And back to The Hateful Eight.  Honestly, I didn't particularly like this movie the first time around, and of all of QT's movies this is the one I had the least desire to revisit.  Upon revisiting most of my initial apprehentions about the film still hold -- it's too long, it squanders its panavision, it's use of narrator is annoyingly inconsistent -- but at the same time, watching it at home made it a more inviting experience.  It may not be the way QT originally intended but I liked it more.

Cutting out the overture and the intermission trims the experience down quite a bit, which makes it feel less padded.  In fact, taking out those elements (as great as Ennio Morricone is) leads the film back to being more character focused.  The first time we hear the narrator (QT himself) is after the intermission, an intermission which the narrator references, so on home release, if you weren't familiar with the theatrical experience, would seem a bit odd.

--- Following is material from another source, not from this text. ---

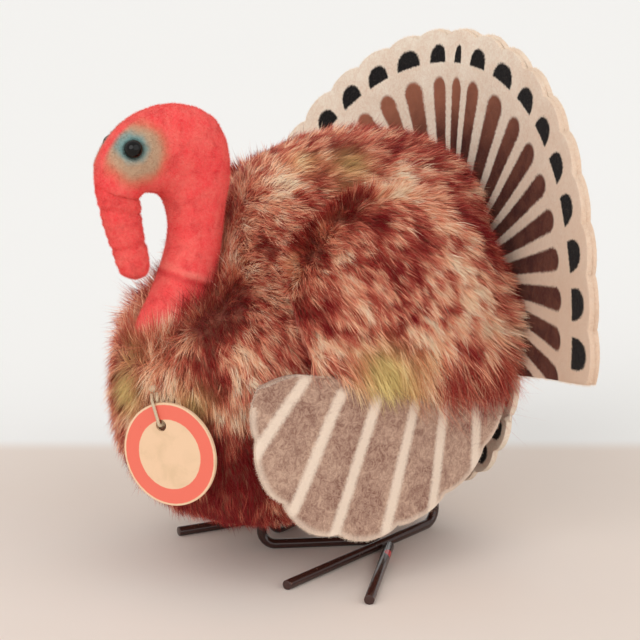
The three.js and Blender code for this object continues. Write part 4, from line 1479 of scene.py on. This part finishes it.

I was actually hoping to watch this as part of the multi-part "Extended Edition" that QT recut for Netflix.  I was curious to see how the experience of the film worked broken down into episodes (the film is already carved out into chapters) with material added in.  There are parts within the current cut which seem like they were abruptly edited, so I could see at least some of the points where more would go.  It's not that the film needs more, but operating as a TV series, I could see this working even better.  There's a mystery at play and the way it executes and unfurls that mystery is quite well done, but I think would be even better in episodic form.  Alas, with the release of Once Upon A Time... In Hollywood I think the extended edition got pulled from netflix, at least for now.  That said, I'm in for another rewatch of that version, or even just the film again at some point in the future.  It's kind of fun. Also, no gratuitous fee shots.

[1:38:14]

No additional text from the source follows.